In 1967, Antunes was appointed as a professor of electroacoustic music at the Instituto Villa-Lobos in Rio de Janeiro, and invited by the director to organize its Center for Music Research. He moved his laboratory to the Instituto, where he also taught composition. The Instituto Torcuato Di Tella in Buenos Aires held a biannual competition in which a representative of each country in South America is chosen to study at the Centro Latino-Americano de Altos Estudios Musicales. In 1969, Antunes was selected to represent Brazil. On this fellowship, Antunes traveled to Buenos Aires to study composition with Alberto Ginastera, Luis de Pablo, Eric Salzman, Francisco Kröpfl, and Gerardo Gandini.

In 1969 and 1970, Antunes worked at the Electronic Music Laboratory of the Torcuato Di Tella Institute in Buenos Aires, and in October 1970 received a research grant from the Dutch government to study electronic and computer music at the Institute of Sonology, then housed at the University of Utrecht.

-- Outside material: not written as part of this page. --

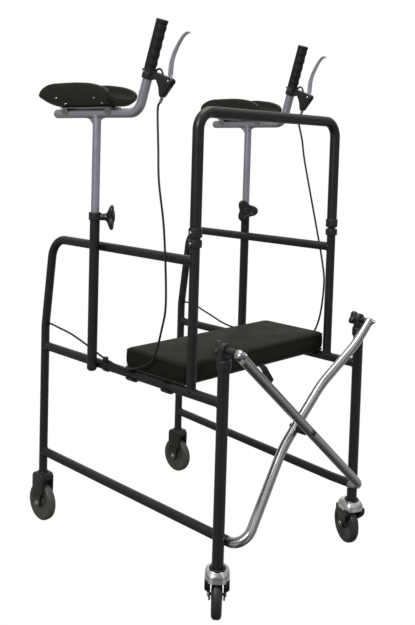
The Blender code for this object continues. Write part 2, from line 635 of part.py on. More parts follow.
    # Rear wheel housing: a forked block on the leg's foot, with the axle bolt through its two straps
    wide = REAR_WHEEL_W / 2 + 0.0022
    top = REAR_LEG_FOOT + 0.012
    outline = [(-0.0235, 0.075), (0.0235, 0.075), (0.0235, top - 0.007), (0.0165, top), (-0.0165, top),
               (-0.0235, top - 0.007)]
    spot = Matrix.Translation((x, 0, 0))
    house = prism("housing", outline, -0.019, 0.019, spot @ ALONG_X)
    strap = [(0.0115, 0.085)] + arc((0, WHEEL_R), 0.0115, 0, -180, 8) + [(-0.0115, 0.085)]
    add(house, prism("strap", strap, -wide - 0.004, wide + 0.004, spot @ ALONG_X))
    fork = [(-0.04, 0.0), (0.04, 0.0), (0.04, REAR_LEG_FOOT - 0.0045), (-0.04, REAR_LEG_FOOT - 0.0045)]
    cut(house, prism("fork", fork, -wide, wide, spot @ ALONG_X))
    cut(house, rod((x, 0, REAR_LEG_FOOT - GAP), (x, 0, top + 0.01), TUBE_R + GAP))
    cut(house, rod((x, 0, REAR_LEG_FOOT - 0.01), (x, 0, top), CABLE_D / 2 + 0.001, 10))
    out = wide + 0.009
    bolt = lathe("bolt", [(0, -out), (0.0065, -out + 0.001), (0.0065, -wide - 0.0035), (AXLE_R, -wide - 0.0035),
                          (AXLE_R, wide + 0.0035), (0.0065, wide + 0.0035), (0.0065, out - 0.001), (0, out)],
                 12, Matrix.Translation((x, 0, WHEEL_R)) @ ALONG_X)
    add(house, bolt)
    finish(house, "rear_housing_" + hand, PLASTIC)

    # Brake shoe, which the cable pushes down onto the tyre
    shoe = box("shoe", (x - 0.009, -0.016, WHEEL_R + 0.048), (x + 0.009, 0.016, REAR_LEG_FOOT - 0.0051))
    cut(shoe, rod((x - 0.03, 0, WHEEL_R), (x + 0.03, 0, WHEEL_R), WHEEL_R + 0.0036, 48))
    finish(shoe, "brake_shoe_" + hand, RUBBER, (x, 0, WHEEL_R + 0.06))

    # Rear wheel: hub and tyre
    spin = Matrix.Translation((x, 0, WHEEL_R)) @ ALONG_X
    rim = WHEEL_R - 0.0135
    w = REAR_WHEEL_W / 2
    hub = lathe("hub", [(AXLE_R + GAP, -w), (0.012, -w), (0.013, -w + 0.004), (rim - 0.006, -w + 0.004),
                        (rim - 0.004, -w + 0.001), (rim, -w + 0.001), (rim, w - 0.001), (rim - 0.004, w - 0.001),
                        (rim - 0.006, w - 0.004), (0.013, w - 0.004), (0.012, w), (AXLE_R + GAP, w)], 18, spin)
    finish(hub, "rear_hub_" + hand, PLASTIC, (x, 0, WHEEL_R))
    tyre = lathe("tyre", [(rim + GAP, -w), (rim + 0.009, -w), (WHEEL_R - 0.002, -w + 0.002),
                          (WHEEL_R, -w + 0.006), (WHEEL_R, w - 0.006), (WHEEL_R - 0.002, w - 0.002),
                          (rim + 0.009, w), (rim + GAP, w)], 24, spin)
    finish(tyre, "rear_tyre_" + hand, GREY_TYRE, (x, 0, WHEEL_R))

    # Front caster, drawn with its wheel trailing along the caster's own +y
    trail = Vector((-0.7355, -0.6775, 0)) if s > 0 else Vector((-0.453, -0.891, 0))
    angle = Vector((0, 1)).angle_signed(Vector((trail.x, trail.y)))
    swivel = Matrix.Translation((x, FRONT_LEG_Y, 0)) @ Matrix.Rotation(-angle, 4, "Z")
    t = CASTER_TRAIL
    w = CASTER_WHEEL_W / 2
    hood = box("hood", (-0.028, t - 0.042, 0.080), (0.028, t + 0.036, 0.1215), 0.014, 3, swivel)
    cut(hood, box("below", (-0.05, t - 0.06, 0.05), (0.05, t + 0.06, 0.088), place=swivel))
    shape = [(t + 0.014, 0.110), (t + 0.012, WHEEL_R)] + arc((t, WHEEL_R), 0.012, -15, -165, 7)
    shape += [(t - 0.012, WHEEL_R), (t - 0.014, 0.110)]
    add(hood, prism("leg", shape, -w - 0.0060, w + 0.0060, swivel @ ALONG_X))
    inside = [(t - 0.06, 0.0), (t + 0.06, 0.0), (t + 0.06, 0.104), (t - 0.06, 0.104)]
    cut(hood, prism("fork", inside, -w - 0.0025, w + 0.0025, swivel @ ALONG_X))
    stem = LEG_R - TUBE_WALL - GAP
    add(hood, rod((x, FRONT_LEG_Y, 0.110), (x, FRONT_LEG_Y, 0.160), stem))
    out = w + 0.0085
    rivet = lathe("rivet", [(0, -out), (0.0060, -out + 0.0015), (0.0060, -w - 0.0055), (AXLE_R, -w - 0.0055),
                            (AXLE_R, w + 0.0055), (0.0060, w + 0.0055), (0.0060, out - 0.0015), (0, out)],
                  12, swivel @ Matrix.Translation((0, t, WHEEL_R)) @ ALONG_X)
    add(hood, rivet)
    finish(hood, "caster_fork_" + hand, CHROME, (x, FRONT_LEG_Y, WHEEL_R))
    spin = swivel @ Matrix.Translation((0, t, WHEEL_R)) @ ALONG_X
    wheel = lathe("wheel", [(AXLE_R + GAP, -w), (0.013, -w), (0.014, -w + 0.004), (0.034, -w + 0.004),
                            (0.036, -w + 0.001), (WHEEL_R - 0.003, -w + 0.001),
                            (WHEEL_R, -w + 0.006), (WHEEL_R, w - 0.006), (WHEEL_R - 0.003, w - 0.001),
                            (0.036, w - 0.001), (0.034, w - 0.004), (0.014, w - 0.004),
                            (0.013, w), (AXLE_R + GAP, w)], 24, spin)
    finish(wheel, "caster_wheel_" + hand, BLACK_TYRE, swivel @ Vector((0, t, WHEEL_R)))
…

In Utrecht, he studied with Gottfried-Michael Koenig and Greta Vermeulen, using the Electrologica X-8 computer to compose such pieces a Music for Eight Persons Playing Things. From 1971-1973, Antunes studied in France on a fellowship from the French Ministry of Culture, working at the ORTF’s Groupe de Recherches Musicales under Pierre Schaeffer, Guy Reibel, and François Bayle. In France, he also pursued a doctorate in musical aesthetics under the direction of Daniel Charles at the Université Paris VIII.

In June 1973, the University of Brasília invited Antunes to direct the musical composition course in its Department of Music. He taught there as a full professor of Musical Composition and Acoustics until 2011, when he retired. He revived and reorganized his Center for Musical Research at the University, updating it with more professional equipment, and founded the GeMUnB (Musical Experimentation Group), a group of eight musicians specialized in contemporary music and live electronics. They toured Europe in 1975. In 1976-77, Antunes returned to Paris on another fellowship, this one from the French Ministry of Culture and the University of Brasilia, to finish his doctorate at the Université Paris VIII, with a doctoral dissertation titled Son Nouveau, Nouvelle Notation (“New Sound, New Notation”).

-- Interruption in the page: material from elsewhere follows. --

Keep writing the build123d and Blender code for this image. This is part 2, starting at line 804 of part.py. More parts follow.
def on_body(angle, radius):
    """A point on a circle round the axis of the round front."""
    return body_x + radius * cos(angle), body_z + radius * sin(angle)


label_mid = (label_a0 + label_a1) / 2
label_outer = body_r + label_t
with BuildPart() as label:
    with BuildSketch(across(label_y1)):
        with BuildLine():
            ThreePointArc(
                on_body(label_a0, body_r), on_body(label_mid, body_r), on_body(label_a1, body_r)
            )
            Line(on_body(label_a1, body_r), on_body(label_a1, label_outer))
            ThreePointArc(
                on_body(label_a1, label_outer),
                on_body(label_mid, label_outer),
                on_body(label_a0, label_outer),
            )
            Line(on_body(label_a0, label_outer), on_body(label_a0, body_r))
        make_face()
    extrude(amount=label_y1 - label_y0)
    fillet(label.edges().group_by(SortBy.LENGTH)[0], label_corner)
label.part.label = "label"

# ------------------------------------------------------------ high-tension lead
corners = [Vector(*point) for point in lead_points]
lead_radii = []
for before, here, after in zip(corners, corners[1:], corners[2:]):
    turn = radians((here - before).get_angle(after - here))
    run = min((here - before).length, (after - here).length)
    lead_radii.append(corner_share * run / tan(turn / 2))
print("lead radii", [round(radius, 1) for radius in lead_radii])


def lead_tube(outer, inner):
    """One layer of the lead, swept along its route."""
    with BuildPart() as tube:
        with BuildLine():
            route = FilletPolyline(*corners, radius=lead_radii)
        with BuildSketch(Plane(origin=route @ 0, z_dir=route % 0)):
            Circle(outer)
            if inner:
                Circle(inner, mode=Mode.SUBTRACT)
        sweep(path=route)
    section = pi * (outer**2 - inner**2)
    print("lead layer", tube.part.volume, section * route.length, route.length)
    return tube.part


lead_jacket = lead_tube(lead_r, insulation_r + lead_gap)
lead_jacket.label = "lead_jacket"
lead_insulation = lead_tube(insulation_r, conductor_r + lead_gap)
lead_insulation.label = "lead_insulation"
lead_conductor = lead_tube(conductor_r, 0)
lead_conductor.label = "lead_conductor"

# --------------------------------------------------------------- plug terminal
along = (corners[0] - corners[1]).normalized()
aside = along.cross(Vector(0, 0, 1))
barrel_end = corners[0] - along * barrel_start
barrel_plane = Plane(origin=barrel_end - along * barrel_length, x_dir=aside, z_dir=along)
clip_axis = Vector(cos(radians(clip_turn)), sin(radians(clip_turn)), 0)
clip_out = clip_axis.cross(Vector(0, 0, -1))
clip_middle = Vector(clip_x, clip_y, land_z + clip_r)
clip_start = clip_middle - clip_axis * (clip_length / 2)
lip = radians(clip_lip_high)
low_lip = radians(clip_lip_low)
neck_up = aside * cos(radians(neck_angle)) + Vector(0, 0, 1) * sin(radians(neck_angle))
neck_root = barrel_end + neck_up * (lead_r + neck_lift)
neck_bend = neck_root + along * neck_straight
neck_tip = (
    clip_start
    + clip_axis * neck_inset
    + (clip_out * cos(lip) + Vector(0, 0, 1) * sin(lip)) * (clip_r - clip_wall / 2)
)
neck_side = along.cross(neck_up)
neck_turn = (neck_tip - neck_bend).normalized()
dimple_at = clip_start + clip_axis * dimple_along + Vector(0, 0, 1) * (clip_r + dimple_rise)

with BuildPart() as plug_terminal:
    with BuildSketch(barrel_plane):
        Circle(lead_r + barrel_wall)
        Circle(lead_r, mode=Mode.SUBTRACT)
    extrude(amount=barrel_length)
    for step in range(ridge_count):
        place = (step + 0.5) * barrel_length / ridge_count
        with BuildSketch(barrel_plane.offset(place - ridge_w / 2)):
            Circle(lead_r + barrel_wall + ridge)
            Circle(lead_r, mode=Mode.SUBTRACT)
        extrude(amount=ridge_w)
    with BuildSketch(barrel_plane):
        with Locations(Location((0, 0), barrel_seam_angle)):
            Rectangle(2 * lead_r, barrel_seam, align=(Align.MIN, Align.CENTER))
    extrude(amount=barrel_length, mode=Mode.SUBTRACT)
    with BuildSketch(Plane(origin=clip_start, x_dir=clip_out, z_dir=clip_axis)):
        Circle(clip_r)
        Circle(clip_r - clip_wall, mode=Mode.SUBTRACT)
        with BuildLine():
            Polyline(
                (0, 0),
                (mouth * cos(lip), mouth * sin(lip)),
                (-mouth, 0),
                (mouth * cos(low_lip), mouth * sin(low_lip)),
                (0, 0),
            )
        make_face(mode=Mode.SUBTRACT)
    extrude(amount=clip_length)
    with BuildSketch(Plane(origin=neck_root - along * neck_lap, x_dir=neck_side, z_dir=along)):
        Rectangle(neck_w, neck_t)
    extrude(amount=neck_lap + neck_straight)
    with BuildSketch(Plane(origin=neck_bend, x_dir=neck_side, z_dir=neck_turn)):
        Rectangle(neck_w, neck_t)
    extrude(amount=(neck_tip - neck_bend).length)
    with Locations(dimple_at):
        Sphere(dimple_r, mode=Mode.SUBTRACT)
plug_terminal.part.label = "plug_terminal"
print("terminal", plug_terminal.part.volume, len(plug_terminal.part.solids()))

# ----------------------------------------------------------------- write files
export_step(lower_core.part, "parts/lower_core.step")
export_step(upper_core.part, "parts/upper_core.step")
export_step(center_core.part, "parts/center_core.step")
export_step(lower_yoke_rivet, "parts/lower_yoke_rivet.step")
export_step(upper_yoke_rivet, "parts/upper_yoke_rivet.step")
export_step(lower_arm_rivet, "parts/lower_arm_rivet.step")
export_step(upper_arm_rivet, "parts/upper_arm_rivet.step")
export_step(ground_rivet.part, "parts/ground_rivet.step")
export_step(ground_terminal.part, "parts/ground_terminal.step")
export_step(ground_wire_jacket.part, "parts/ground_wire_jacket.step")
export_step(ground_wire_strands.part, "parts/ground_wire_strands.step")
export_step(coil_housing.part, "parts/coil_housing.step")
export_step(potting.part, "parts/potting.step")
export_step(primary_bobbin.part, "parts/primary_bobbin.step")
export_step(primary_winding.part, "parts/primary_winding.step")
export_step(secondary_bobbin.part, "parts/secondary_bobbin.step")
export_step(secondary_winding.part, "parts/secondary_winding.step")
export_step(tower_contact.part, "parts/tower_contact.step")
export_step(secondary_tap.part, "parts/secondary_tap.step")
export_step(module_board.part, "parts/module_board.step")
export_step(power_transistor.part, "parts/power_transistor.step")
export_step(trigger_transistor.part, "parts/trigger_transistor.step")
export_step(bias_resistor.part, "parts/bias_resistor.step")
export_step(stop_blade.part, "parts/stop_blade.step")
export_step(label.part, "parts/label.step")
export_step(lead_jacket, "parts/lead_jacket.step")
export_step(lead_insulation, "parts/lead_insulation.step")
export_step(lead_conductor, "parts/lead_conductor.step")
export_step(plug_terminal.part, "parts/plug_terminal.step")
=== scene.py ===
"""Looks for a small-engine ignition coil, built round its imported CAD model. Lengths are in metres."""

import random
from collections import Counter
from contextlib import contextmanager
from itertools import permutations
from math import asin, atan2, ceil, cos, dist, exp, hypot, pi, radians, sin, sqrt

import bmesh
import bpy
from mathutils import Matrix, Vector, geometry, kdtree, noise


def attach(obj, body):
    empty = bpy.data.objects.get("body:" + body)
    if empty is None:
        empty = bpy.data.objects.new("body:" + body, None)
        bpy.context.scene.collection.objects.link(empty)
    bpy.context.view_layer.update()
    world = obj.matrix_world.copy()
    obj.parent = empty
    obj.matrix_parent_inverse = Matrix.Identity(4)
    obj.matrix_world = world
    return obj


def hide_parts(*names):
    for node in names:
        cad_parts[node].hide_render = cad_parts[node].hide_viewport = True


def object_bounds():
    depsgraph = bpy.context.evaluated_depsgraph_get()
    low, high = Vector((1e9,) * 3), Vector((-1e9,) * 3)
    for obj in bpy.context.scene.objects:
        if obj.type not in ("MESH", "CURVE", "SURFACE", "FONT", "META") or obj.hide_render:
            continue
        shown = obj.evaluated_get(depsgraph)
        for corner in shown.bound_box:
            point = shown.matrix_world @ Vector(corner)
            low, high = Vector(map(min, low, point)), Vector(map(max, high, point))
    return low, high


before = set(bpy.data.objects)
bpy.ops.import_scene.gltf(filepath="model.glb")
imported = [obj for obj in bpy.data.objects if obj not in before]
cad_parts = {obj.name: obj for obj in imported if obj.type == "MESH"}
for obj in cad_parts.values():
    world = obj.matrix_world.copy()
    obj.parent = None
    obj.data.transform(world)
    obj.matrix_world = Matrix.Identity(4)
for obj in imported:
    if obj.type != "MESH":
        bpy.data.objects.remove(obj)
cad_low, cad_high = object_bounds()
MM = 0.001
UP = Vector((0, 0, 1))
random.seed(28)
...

Antunes returned to Brasilia after completing his doctorate, and the period between 1978 and 1989 was marked by intense cultural and political activity for him. He was involved in the ongoing popular movements and intellectual efforts of the time pushing for democracy in Brazil, and wrote numerous political works, all in the language of the musical avant-garde. He continued his work at the University of Brasilia, leading multiple musical projects including the Center for Musical Research, the University of Brasilia Chamber Orchestra, and contemporary music festivals. He also traveled regularly to Europe, participating in festivals and directing performances of his work. In 1992/93, he received a grant for post-doctoral research and took a sabbatical from the University of Brasilia to spend a year in Europe and the Middle East researching and composing a new opera. During that year he spent time in Berlin, Baden-Baden, Freiburg, Tel Aviv, Jerusalem, and Paris. In 1993, he was a composer-in-residence at the UPIC Ateliers, led by Iannis Xenakis and GĂ©rard Pappe.

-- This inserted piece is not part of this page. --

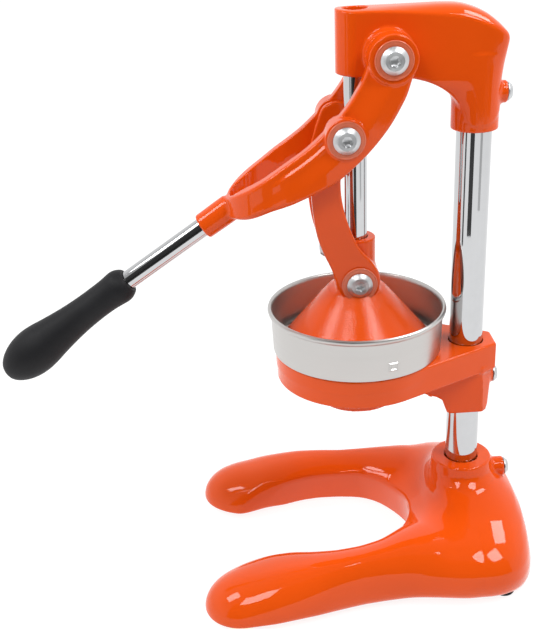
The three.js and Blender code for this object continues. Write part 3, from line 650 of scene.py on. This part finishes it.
def yoke_field(x, y, z):
    ax = np.abs(x)
    prof = poly(y, z, ARM)
    t, _ = line_dist(y, z, ARM_TOP)
    sd = side_dist(ax, y, FORK)
    # the outer face steps out below its upper edge until it is flush with the pivot faces
    wl = 1 - sstep(y, -100, -88)
    b1 = 2.5 * sstep(y, -147, -130)
    b2 = 0.6 + 1.6 * sstep(y, -140, -105)
    bulge = wl * (b1 * sstep(t, 3.9, 6.9) + b2 * sstep(t, 8, 20)) + (1 - wl) * 4.6 * sstep(t, 1, 20)
    nose = sstep(-y, 160, 174)
    band = np.maximum(sd - (4.85 + bulge - 1.2 * nose), -sd - (4.85 - 5.3 * nose * (1 - sstep(t, 5, 12))))
    r = np.where(sd > 0, 2.2 - 0.8 * nose, 1.0) + 3.2 * sstep(-y, 118, 150) * sstep(t, 8, 16)
    d = rnd(prof, band, r)
    s, n = along(y, z)
    sock = rnd(np.hypot(x, n) - (9.8 - 0.25 * sstep(s, -14, 3)), np.abs(s + 9.5) - 12.8, 1.3)
    d = smin(d, sock, 3.0)
    for c, r, k in ((A, 16.5, 1.2), (B, 14.1, 0.8)):
        d = smin(d, rnd(np.hypot(y - c[0], z - c[1]) - r, np.abs(ax - (23.8 + PAD_X) / 2) - (PAD_X - 23.8) / 2, 0.9), k)
        d = smax(d, -(np.hypot(y - c[0], z - c[1]) - 6.4), 0.5)
    d = smax(d, -rnd(np.hypot(x, n) - 7.3, np.abs(s - 4.5) - 15.5, 0.3), 0.6)
    return d


# ----------------------------------------------------------------------- link
LINK = curve([
    (-117.0, 308.0), (-115.9, 295.0), (-113.4, 278.6), (-109.2, 265.6), (-103.6, 253.0), (-100.3, 243.4), (-97.2, 233.8), (-91.4, 227.2), (-83.5, 225.0),
    (-76.0, 227.0), (-70.6, 232.6), (-68.4, 240.5), (-69.6, 248.4), (-74.4, 257.4), (-82.0, 265.9), (-88.6, 279.6), (-93.4, 294), (-96.2, 308.9), (-96.4, 322.0), (-94.6, 330.5),
    (-89.6, 338.2), (-84.0, 343.8), (-81.4, 352.6), (-85.0, 361.9), (-94.4, 365.6), (-103.7, 362.0), (-108.2, 352.6), (-113.4, 336.0), (-116.6, 322.0),
], 3)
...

In 1994, he was invited to present a special concert at the Festival de Bourges devoted to Brazilian electroacoustic music, as well as the world premiere of “Le Cru et Le Cuit“, a work for percussion and tape produced at the UPIC. That year he was elected to the Brazilian Academy of Music and awarded the Creative Music Award at the Londrina Music Festival in Brazil, and also organized and directed the Encontro de Música Eletroacústica (Electroacoustical Music Conference) in Brasília. Participants in this event went on to found the Brazilian Society for Electoacoustic Music, of which Antunes was elected president. In 1995, he received a commission from Radio-France for the Festival Présences, and from February to June 1995 he toured France, premiering his Rimbaudiannisia MCMXCV at the Festival. This period also saw commissions for electroacoustic works which he produced at the studios of the GRM in Paris, the Ateliers UPIC in Massy, and with the Groupe de Expérimentation Musicale de Bourges. In 1996, Rimbaudiannisia MCMXCV received the medal of the UNESCO International Rostrum of Composers. It premiered in Brazil during the seventh Biennale Festival of Brazilian Contemporary Music in Rio. In 1997, he received a grant from the Rio-Arte Foundation to compose an instrumental-electronic ballet. That same year he also organized and directed the second Encontro de Música Eletroacústica in Brasília, this time with international guests. In February 1998, he was invited by the University of Aveiro in Portugal to give masterclasses during its Electroacoustic Music Days Conference. In June 1998, the Goethe Institute and Músicos Contemporáneos de Cordoba invited him to Argentina to lecture and perform. That year he was also awarded a fellowship from the Spanish Ministry of Culture to give masterclasses at the Laboratorio de Informática y Electrónica Musical (LIEM) in Madrid, where he also created a new electroacoustic work.